Dr. Abdulkarim Soroush, in his most recent speech
in London entitled "The Ideal Islamic State", has spoken about
the inability of fiqh [Islamic jurisprudence] to deal
with many of the concerns of modern-day society, as well as
about the challenges faced by Muslim immigrants in non-Islamic
societies.
Dr. Soroush argued that, despite the assumption
made by many Muslim thinkers that fiqh contains solutions
to "all human concerns", the experience of the establishment of
the Islamic Republic by an Iranian faqih [cleric/expert
in Islamic jurisprudence] proved that, despite its broad scope,
fiqh does not have answers to many of the questions and
concerns of modern-day human beings.
Rule by a faqih and secular society
Dr. Soroush remarked: "Traditionalist Islamic
thinkers have for many years responded to the question of how to
attain an ideal Islamic society by saying: We are Muslims and we
have the laws of the shari'ah, which has foreseen all
that a society requires, and if we have political power, we will
be able to bring about the ideal Islamic society."
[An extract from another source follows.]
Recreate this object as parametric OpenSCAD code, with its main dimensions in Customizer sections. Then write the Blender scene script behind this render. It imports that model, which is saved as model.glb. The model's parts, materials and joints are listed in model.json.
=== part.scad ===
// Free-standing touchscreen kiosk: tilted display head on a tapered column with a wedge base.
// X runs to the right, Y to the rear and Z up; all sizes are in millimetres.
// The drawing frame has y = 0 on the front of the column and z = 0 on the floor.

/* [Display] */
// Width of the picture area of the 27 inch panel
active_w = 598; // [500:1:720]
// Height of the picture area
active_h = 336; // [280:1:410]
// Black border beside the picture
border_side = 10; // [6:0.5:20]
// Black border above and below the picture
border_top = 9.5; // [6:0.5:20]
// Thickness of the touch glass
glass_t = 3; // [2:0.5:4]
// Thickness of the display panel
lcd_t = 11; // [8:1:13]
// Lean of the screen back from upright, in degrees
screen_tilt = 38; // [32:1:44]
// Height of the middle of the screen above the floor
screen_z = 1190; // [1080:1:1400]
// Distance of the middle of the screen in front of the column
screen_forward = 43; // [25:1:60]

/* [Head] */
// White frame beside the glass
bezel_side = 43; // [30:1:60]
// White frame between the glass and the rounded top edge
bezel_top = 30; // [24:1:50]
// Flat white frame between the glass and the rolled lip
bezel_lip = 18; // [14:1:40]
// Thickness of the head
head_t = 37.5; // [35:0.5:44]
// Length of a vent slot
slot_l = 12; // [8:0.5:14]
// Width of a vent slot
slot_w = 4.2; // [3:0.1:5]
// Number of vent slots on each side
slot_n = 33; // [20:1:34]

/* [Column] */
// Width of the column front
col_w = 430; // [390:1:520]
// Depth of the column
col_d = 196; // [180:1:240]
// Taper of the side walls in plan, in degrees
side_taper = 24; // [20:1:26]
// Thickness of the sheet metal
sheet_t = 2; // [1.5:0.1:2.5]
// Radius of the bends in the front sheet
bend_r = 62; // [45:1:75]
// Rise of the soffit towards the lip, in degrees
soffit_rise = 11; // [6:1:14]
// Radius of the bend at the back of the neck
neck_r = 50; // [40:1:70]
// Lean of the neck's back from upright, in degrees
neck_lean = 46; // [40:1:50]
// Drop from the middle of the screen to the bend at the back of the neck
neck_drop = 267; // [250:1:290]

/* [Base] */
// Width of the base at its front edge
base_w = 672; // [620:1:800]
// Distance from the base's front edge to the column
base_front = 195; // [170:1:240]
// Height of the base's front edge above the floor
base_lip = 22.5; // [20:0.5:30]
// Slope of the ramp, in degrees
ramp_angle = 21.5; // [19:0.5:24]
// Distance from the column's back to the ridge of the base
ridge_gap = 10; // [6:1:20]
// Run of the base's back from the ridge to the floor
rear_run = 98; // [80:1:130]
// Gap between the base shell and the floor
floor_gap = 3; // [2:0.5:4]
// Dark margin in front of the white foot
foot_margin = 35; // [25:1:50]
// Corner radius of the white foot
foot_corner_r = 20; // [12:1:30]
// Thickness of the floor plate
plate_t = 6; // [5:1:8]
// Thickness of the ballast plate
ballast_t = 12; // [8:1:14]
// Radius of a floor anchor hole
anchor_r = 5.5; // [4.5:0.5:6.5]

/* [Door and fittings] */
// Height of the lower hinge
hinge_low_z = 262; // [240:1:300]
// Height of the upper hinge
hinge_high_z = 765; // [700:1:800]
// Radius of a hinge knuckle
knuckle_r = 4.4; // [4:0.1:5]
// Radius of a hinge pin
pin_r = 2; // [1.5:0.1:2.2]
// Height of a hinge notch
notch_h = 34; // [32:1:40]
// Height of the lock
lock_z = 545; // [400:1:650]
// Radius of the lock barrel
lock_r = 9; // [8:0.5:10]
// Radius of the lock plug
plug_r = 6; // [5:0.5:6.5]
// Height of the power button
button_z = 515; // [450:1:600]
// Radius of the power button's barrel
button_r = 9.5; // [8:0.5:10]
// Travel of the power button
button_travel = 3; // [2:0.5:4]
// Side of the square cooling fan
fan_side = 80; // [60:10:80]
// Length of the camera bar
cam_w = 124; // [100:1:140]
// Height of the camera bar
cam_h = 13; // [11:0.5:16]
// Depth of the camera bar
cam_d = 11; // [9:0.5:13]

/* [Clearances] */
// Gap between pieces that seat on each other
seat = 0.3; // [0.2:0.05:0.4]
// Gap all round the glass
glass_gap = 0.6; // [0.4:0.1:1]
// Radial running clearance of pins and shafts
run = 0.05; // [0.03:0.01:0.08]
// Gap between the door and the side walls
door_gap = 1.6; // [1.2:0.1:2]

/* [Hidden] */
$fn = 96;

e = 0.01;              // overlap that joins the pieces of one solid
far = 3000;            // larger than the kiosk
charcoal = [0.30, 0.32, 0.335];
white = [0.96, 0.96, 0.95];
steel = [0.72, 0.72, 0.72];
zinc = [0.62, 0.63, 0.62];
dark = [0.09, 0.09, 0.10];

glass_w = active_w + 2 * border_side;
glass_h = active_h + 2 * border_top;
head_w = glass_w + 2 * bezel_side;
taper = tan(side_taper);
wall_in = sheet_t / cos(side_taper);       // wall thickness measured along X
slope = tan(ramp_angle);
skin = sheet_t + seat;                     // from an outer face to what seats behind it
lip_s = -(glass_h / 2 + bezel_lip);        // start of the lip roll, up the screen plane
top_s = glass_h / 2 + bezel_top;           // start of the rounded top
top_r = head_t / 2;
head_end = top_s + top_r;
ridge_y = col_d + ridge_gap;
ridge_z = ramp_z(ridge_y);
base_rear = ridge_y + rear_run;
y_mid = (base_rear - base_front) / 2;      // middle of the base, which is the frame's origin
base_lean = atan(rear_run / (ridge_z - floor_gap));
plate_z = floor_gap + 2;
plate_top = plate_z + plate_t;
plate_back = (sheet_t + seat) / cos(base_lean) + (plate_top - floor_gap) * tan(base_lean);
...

He added: "Everything that Ayatollah Khomeini
did, said and wrote was on this basis but when the Islamic
Republic of Iran was established, realities reared their head
much more rapidly than anyone had imagined so that Ayatollah
Khomeini himself acknowledged that the fiqh that was
current in seminaries did not suffice and Sa'id Hajjarian
[reformist Iranian thinker], too, rightly wrote that a system of
rule by a faqih that emphasized the element of expediency
only opened the way to a secular society."
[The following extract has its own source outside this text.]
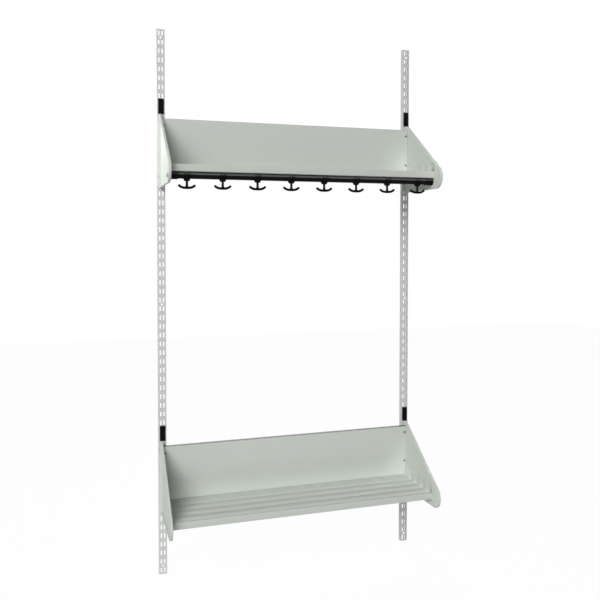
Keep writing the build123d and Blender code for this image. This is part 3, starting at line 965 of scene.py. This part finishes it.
sheet_grey = powder_coat("sheet_grey_coat", **SHEET_PAINT, gloss=SATIN, shine=0.7)
# The panel tops get painted shade: a dark grey over their upper sides
panel_grey = powder_coat(
    "panel_grey_coat", **SHEET_PAINT, gloss=SATIN, shine=0.7, wear_and_painted_light=grey(0.07)
)
# The trays get the darker copy of the sheet paint, as painted shade
shaded_tray_grey = powder_coat("tray_grey_coat", **SHADED_TRAY_PAINT, gloss=SATIN, shine=0.6)
gable_grey = powder_coat("gable_grey_coat", **SHEET_PAINT, gloss=(0.55, 0.65), shine=0.2)
# Painted shade darkens the inside of the uprights' channels
upright_grey = powder_coat(
    "upright_grey_coat", **UPRIGHT_PAINT, gloss=(0.34, 0.44), painted_channel_shade=colour(0.16, 0.17, 0.16)
)
# A painted reflection greys the rail's upper side
rail_black = powder_coat(
    "rail_black_coat", **RAIL_PAINT, gloss=SATIN, peel=0.05, shine=0.05,
    wear_and_painted_light=colour(0.095, 0.096, 0.096)
)
# A painted reflection greys the upper sides of the black plastic
plastic_black = moulded_plastic(
    "plastic_black_grain", base=grey(0.003), worn=grey(0.012), painted_top_sheen=grey(0.055), roughness=0.45
)
zinc = zinc_plate(
    "zinc_bright", dark=colour(0.36, 0.36, 0.35), pale=colour(0.46, 0.47, 0.47),
    worn=colour(0.55, 0.55, 0.54)
)
screw_grey = zinc_plate(
    "screw_grey", dark=grey(0.12), pale=grey(0.18), worn=colour(0.26, 0.26, 0.25)
)
hook_black = coated_wire(
    "hook_black_coat", coat=grey(0.003), stem_coat=colour(0.016, 0.017, 0.017),
    wear_and_painted_light=colour(0.02, 0.02, 0.021)
)

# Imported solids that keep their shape

ends = [f"{shelf}_{side}" for shelf in ("upper", "lower") for side in ("left", "right")]
repaint(("upright_left", "upright_right"), upright_grey)
repaint([f"gable_{end}" for end in ends], gable_grey)
repaint([f"hook_plate_{end}" for end in ends], sheet_grey)
repaint(("back_panel_upper", "back_panel_lower"), panel_grey)
repaint([f"locking_clip_{end}" for end in ends], plastic_black)
repaint(("rail_sockets",), plastic_black)
repaint(("coat_rail",), rail_black)

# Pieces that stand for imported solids

for tray in TRAY_TOPS:
    make_tray(tray, shaded_tray_grey, "frame")
make_hooks(hook_black)
make_collars(plastic_black)
make_screws(screw_grey)
make_bolts(zinc)

make_world(tint=colour(0.98, 1.0, 0.99), ambient=0.12)
make_stage()
make_lamps()
make_camera()
bpy.context.scene.view_settings.view_transform = "Standard"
According to Dr. Soroush, the question that needs
to be asked is: Does the state make society religious or is it
society that makes the state religious?
He added: "The Iranian state may be the first
ever case of a state that intends to make society religious. But
the fact of the matter is that it is neither desirable nor
possible for a state to make a society religious, because faith
is not amenable to force and because the use of force is not the
best way to present faith."
Dr. Soroush said that no-one had a religious duty
to force others to become Muslims, adding: "Governments can make
people pay taxes but they will never be able to breathe faith in
God and the Prophet into people's hearts. Faith is made of the
same fabric as love and love cannot be created by force."
Moral freedom and religiosity
"I know that what I'm telling you does not agree
with what you've read," Dr. Soroush remarked and, addressing the
Muslims in the audience, he spoke about life in non-Muslim
societies, saying: "Today, 19 million Muslims live in Europe. Is
it their duty to return to their homelands or to live their
lives where they are and to try to remain Muslims and to strive
to spread justice?"
Dr. Soroush added: "A Muslim has a duty to fight
injustice, not necessarily to take power. Hence if you use
normal and rational methods and spread justice where you are,
you will have performed your religious duty in a most excellent
way."
Dr. Soroush, a philosophy professor who has been
barred from teaching in Iran, answered his own question about
Muslims living in non-Muslim societies by saying: "Moral freedom
is equivalent to religiosity and it was Imam Hussein's
injunction that people should be pious or be free."
Dr. Soroush said that attempts to establish
utopian states were facing redoubled difficulties in view of the
fact that they coincided with the information explosion and the
collapse of the ideological states of the eastern bloc.
He added: "Now, public opinion and the public's
demands are undeniable realities that states cannot ignore. This
is exactly where the lacuna lies in all of fiqh's
classical texts."
"Mebah-Yazdi is neither a faqih nor a
philosopher"
In the concluding part of his speech, Dr. Soroush
said that the big error made by the rulers in Iran's religious
state was that "they are uniquely concerned about laws and
precepts and their implementation and they attach little value
and have scant affinity to morality." And, reacting to people
who seek to bring about a perfect Islamic society, he said:
"Don't pursue this unattainable quest."
The Iranian-Islamic thinker also said: "The law
cannot do what morality is able to do. But, when faqihs
came to power, they tried to use laws to take people to religion
and make them pious. It goes without saying that no state can
determine a society's morality and it is clear that morality
strides ahead of the law. The law contains a minimum of morality
but society needs more than this."
After the speech, a member of the audience
referred to Ayatollah Mebah-Yazdi and his students' remarks
about the unimportance of the people's opinions and votes, and
asked: "Don't you think that, in these circumstances, it is
idealistic of you to be speaking about an ideal Islamic
society?"
Dr. Soroush replied: "States have a duty to make
it possible for people to lead a moral life and the ideal
society that we have in mind is a pluralistic, moral society. As
it happens, Mr. Mesbah-Yazdi is neither a faqih nor a
political philosopher and the things that he is saying lag
behind even what Mr. Khomeini was saying in Najaf."